9. Redesign the Workplace for Continual Innovation
How did GE reduce material costs and labor while improving the quality and energy efficiency?
They moved their “cheap” Chinese factory to the “expensive” Kentucky factory.
Via Out Think: How Innovative Leaders Drive Exceptional Outcomes:
“While these factors, on their own merit, make for a compelling spread-sheet argument to bring appliance manufacturing back to the United States, there are other unexpected benefits. With manufacturing basically walled off in China, GE discovered that engineers had lost touch with the actual process of manufacturing, and therefore had lost touch with opportunities to continually innovate in this critical function. Once GE engineers examined the water heater, in the process of bringing the company’s manufacturing back home, they decided to completely overhaul the design.
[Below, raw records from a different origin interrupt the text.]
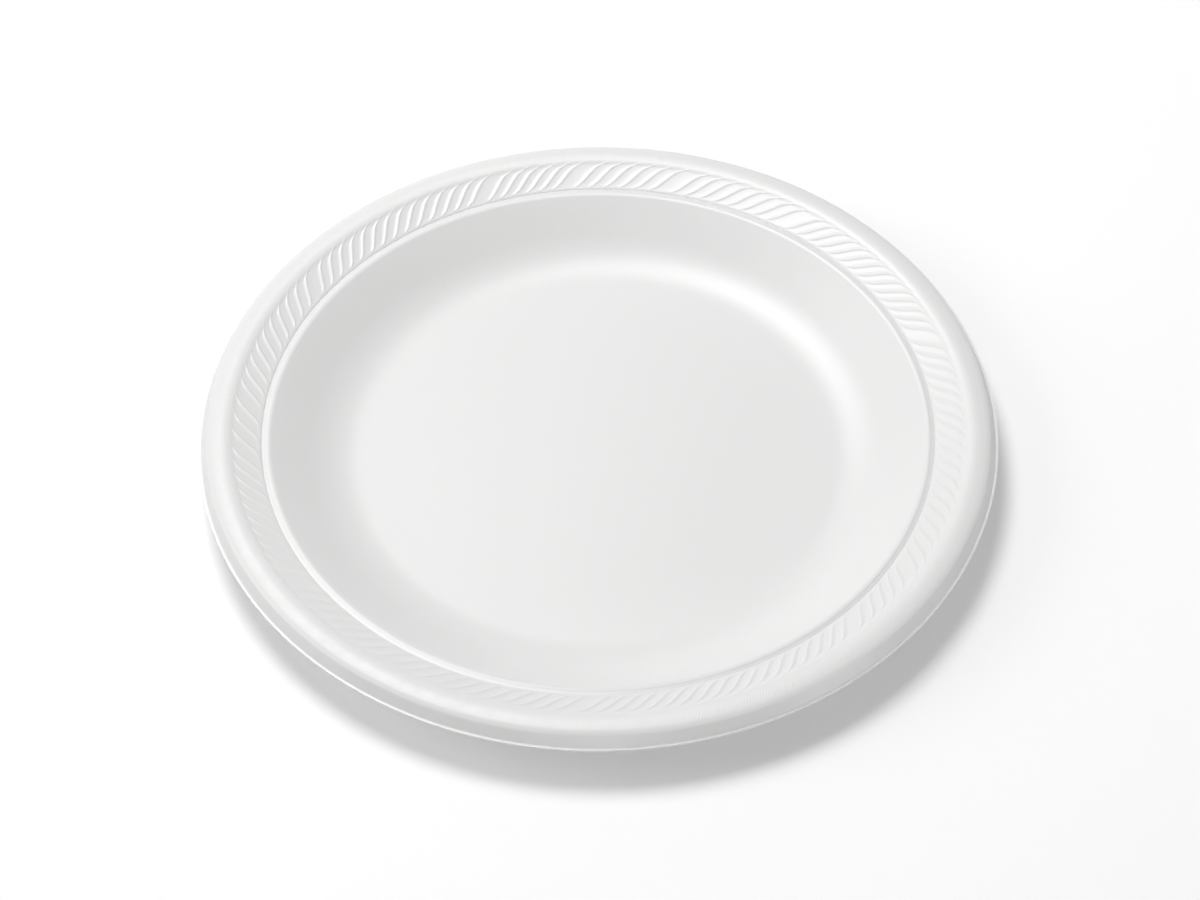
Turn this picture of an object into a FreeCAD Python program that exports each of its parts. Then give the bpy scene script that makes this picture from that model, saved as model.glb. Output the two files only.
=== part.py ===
import FreeCAD, Part
import math
import os
from collections import namedtuple

import Sketcher
from FreeCAD import Placement, Rotation, Vector

# Disposable plastic plate, thermoformed from one sheet.
#
# The sheet keeps one thickness along its whole section. From the axis outwards it has a flat floor, a
# knee and a straight sloping wall, a narrow rounded bead, a groove, the sloping rope face, a small step
# up to the broad crown of the rim, a tight corner, a steep flank and the short flat lip where it was cut.
# The rope face carries a ring of slim S-shaped ribs, laid in groups with a wider gap between groups.
#
# Millimetres and degrees. The Z axis is the plate's axis, and the floor's underside stands on Z = 0.

DIMENSIONS = {
    # the sheet and its overall size
    "plate_diameter": 225.0,
    "plate_height": 15.9,
    "sheet_thickness": 0.5,
    # the dish: its wall is measured level, from the edge of the floor to the middle of the bead
    "wall_width": 25.5,
    "wall_slope": 36.0,
    # the bead, measured level from its middle to the bottom of the groove
    "bead_width": 1.75,
    "bead_radius": 2.2,
    "bead_slope": 17.0,
    # the groove's outer side
    "groove_height": 0.25,
    "groove_slope": 50.0,
    # the rope face, measured along its slope
    "rope_face_width": 8.35,
    "rope_slope": 18.0,
    # the step from the rope face up to the crown
    "step_height": 0.4,
    "step_slope": 55.0,
    # the crown, whose middle lies this far inside the plate's edge
    "crown_inset": 6.4,
    "crown_radius": 8.5,
    "crown_start_angle": 20.0,
    # the rim outside the crown
    "corner_radius": 1.0,
    "flank_slope": 64.0,
    "rim_drop": 4.3,
    "lip_width": 0.4,
    # one rib, measured in the plane of the rope face
    "rib_lean": 41.0,
    "rib_straight": 4.6,
    "rib_sweep": 10.2,
    "rib_end_gap": 0.15,
    "rib_foot_width": 2.0,
    "rib_crest_width": 0.4,
    "rib_crest_setback": 0.5,
    "rib_height": 0.3,
    "rib_root": 0.15,
    # the rhythm of the ribs round the plate: the gap between groups is in units of the common pitch
    "gap_ratio": 1.5,
    "first_rib_angle": 172.9,
}

# the groups of ribs, going round clockwise as seen from above: how many ribs each group has, and how
# far apart they stand in units of the common pitch
RIB_GROUPS = (
    (10, 1.06),
    (14, 0.98),
    (6, 0.91),
    (6, 1.04),
    (8, 1.0),
    (14, 0.92),
    (19, 1.02),
    (5, 0.97),
    (18, 0.95),
    (19, 1.035),
    (10, 1.08),
    (3, 1.31),
)
RIB_SPACES = sum((count - 1) * ratio for count, ratio in RIB_GROUPS)

# one skin of the section, edge by edge from the axis outwards
EDGES = (
    "floor",
    "knee",
    "wall",
    "bead",
    "fall",
    "groove_side",
    "rope_face",
    "step",
    "crown",
    "corner",
    "flank",
    "lip",
)
# edges that end in a crease; every other one runs smoothly into the next
CREASED = ("fall", "groove_side", "rope_face", "step", "flank")

# lengths that follow from the driving dimensions
PLATE_RADIUS = "(dims.plate_diameter / 2)"
LIP_LEVEL = "(dims.plate_height - dims.rim_drop)"
CROWN_CENTRE_RADIUS = f"({PLATE_RADIUS} - dims.crown_inset)"
CROWN_CENTRE_LEVEL = "(dims.plate_height - dims.crown_radius)"
CROWN_START_RUN = "(dims.crown_radius * sin(dims.crown_start_angle))"
CROWN_START_RISE = "(dims.crown_radius * cos(dims.crown_start_angle))"
STEP_RUN = "(dims.step_height / tan(dims.step_slope))"
ROPE_RUN = "(dims.rope_face_width * cos(dims.rope_slope))"
ROPE_RISE = "(dims.rope_face_width * sin(dims.rope_slope))"
ROPE_END_RADIUS = f"({CROWN_CENTRE_RADIUS} - {CROWN_START_RUN} - {STEP_RUN})"
ROPE_END_LEVEL = f"({CROWN_CENTRE_LEVEL} + {CROWN_START_RISE} - dims.step_height)"
GROOVE_RUN = "(dims.groove_height / tan(dims.groove_slope))"
RIB_REACH = "(dims.rope_face_width / 2 - dims.rib_end_gap)"
RIB_PITCH = f"(360 / ({RIB_SPACES} + {len(RIB_GROUPS)} * dims.gap_ratio))"

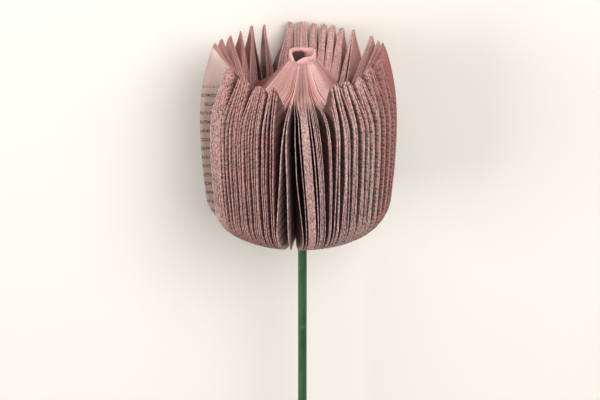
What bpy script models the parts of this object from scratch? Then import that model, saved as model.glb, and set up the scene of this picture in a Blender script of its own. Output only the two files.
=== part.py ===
"""Paper flower: a paperback's pages, cut to a tulip's outline, fanned round their spine and set on a stick.

The flower lies on its back, as it comes to rest on a table, its tip towards +Y and its stem towards -Y.
Its pieces are modelled standing, with the spine upright and the opening between the first and last
leaf at the front (-Y), and a parent empty then lays them down. Units are metres.
"""

import math

import bmesh
import bpy
from mathutils import Matrix, Vector

# The bloom's outline, in the plane of one leaf: distance from the bloom's axis, and height over its foot.
BELLY_RADIUS = 0.0442
BELLY_HEIGHT = 0.052
FOOT_RADIUS = 0.024
CORNER_RADIUS = 0.0421
CORNER_HEIGHT = 0.018
TIP_RADIUS = 0.0385
TIP_HEIGHT = 0.087
VALLEY_RADIUS = 0.0215
VALLEY_HEIGHT = 0.0620
PETAL_MIDDLE_RADIUS = 0.0305
PETAL_MIDDLE_RISE = 0.38
LEAF_ROOT_TOP = 0.0815
SHELF_RADIUS = 0.0400
SHELF_HEIGHT = 0.0660
SHELF_INNER_RADIUS = 0.0175
SHELF_INNER_HEIGHT = 0.0700
# How round the outer edge is below and above the belly: 2 is a parabola, more is fuller.
LOWER_CURVE = 2.0
UPPER_CURVE = 2.4
LOWER_STEPS = 3

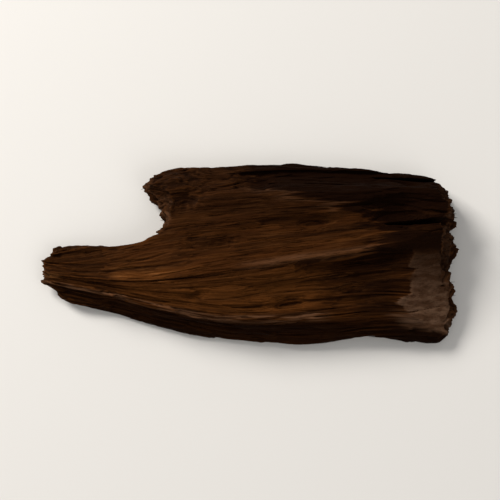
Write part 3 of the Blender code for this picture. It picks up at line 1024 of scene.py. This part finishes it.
def floor():
    bm = bmesh.new()
    bmesh.ops.create_grid(bm, x_segments=1, y_segments=1, size=FLOOR_HALF)
    mesh = bpy.data.meshes.new("floor")
    bm.to_mesh(mesh)
    bm.free()
    made = bpy.data.materials.new("pale_floor")
    made.use_nodes = True
    shader = made.node_tree.nodes["Principled BSDF"]
    shader.inputs["Base Color"].default_value = FLOOR_COLOUR
    shader.inputs["Roughness"].default_value = FLOOR_ROUGHNESS
    mesh.materials.append(made)
    piece = bpy.data.objects.new("floor", mesh)
    bpy.context.scene.collection.objects.link(piece)


def aimed(item, place, target):
    item.location = place
    item.rotation_mode = "QUATERNION"
    item.rotation_quaternion = (Vector(target) - Vector(place)).to_track_quat("-Z", "Y")


# Each light's place and size, in metres, its power in watts, and its colour.
KEY_LIGHT = ((-0.29, 0.24, 0.25), (0.20, 0.16), 2.75, (1.0, 0.96, 0.91))
FILL_LIGHT = ((0.30, -0.30, 0.35), (0.40, 0.40), 0.7, (1.0, 0.985, 0.965))
SKY_COLOUR = (1.0, 0.98, 0.96, 1)
SKY_STRENGTH = 0.35


def softbox(name, place, size, power, colour):
    light = bpy.data.lights.new(name, "AREA")
    light.shape = "RECTANGLE"
    light.size, light.size_y = size
    light.energy = power
    light.color = colour
    made = bpy.data.objects.new(name, light)
    bpy.context.scene.collection.objects.link(made)
    aimed(made, place, (0, 0, 0))


def studio():
    world = bpy.data.worlds.new("studio")
    world.use_nodes = True
    sky = world.node_tree.nodes["Background"]
    sky.inputs["Color"].default_value = SKY_COLOUR
    sky.inputs["Strength"].default_value = SKY_STRENGTH
    bpy.context.scene.world = world
    bpy.context.scene.view_settings.view_transform = "Standard"
    softbox("key", *KEY_LIGHT)
    softbox("fill", *FILL_LIGHT)


# The camera looks down at the chip from the front, this many degrees up. Its lens is in
# millimetres, and its picture is this wide at the chip, in metres.
CAMERA_ELEVATION = 79.0
CAMERA_LENS = 90.0
FRAME_WIDTH = 0.0605
CLIP_START = 0.005


def camera():
    data = bpy.data.cameras.new("camera")
    data.lens = CAMERA_LENS
    made = bpy.data.objects.new("camera", data)
    bpy.context.scene.collection.objects.link(made)
    bpy.context.scene.camera = made
    distance = FRAME_WIDTH * CAMERA_LENS / data.sensor_width
    angle = math.radians(CAMERA_ELEVATION)
    target = Vector((0, 0, THICKNESS / 2))
    aimed(made, target + distance * Vector((0, -math.cos(angle), math.sin(angle))), target)
    data.clip_start = CLIP_START


make_slivers(make_chip())
floor()
studio()
camera()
This in turn led to even higher increases in its efficiency and performance, and to the speed of the company’s producing it and getting it to market.”
10. Proactively Find the Best Expression of Yourself
Don’t wait to be asked. Find the best expression of yourself.
Via Out Think: How Innovative Leaders Drive Exceptional Outcomes:
“Finally, we find the best expression of ourselves when we don’t wait to be picked by our leadership or our company. In our work, we all see opportunities to be filled, dilemmas to be solved, and possibilities for action — and yet we often hesitate. We’re waiting to be asked, ignoring the difficult, or pausing out of fear. That fear is often born out of trying to anticipate what we think the company wants and expects of us and trying to intuit how the company or leadership thinks we should act.
The truth is that we will bring much greater energy and creativity to our work when we take the lead, when we take the first step. Step boldly.”
The world changes fast.
So can you.
Nature favors the flexible, and the market favors the innovative and collaborative.
Create your way forward through bold action and borrowed brilliance.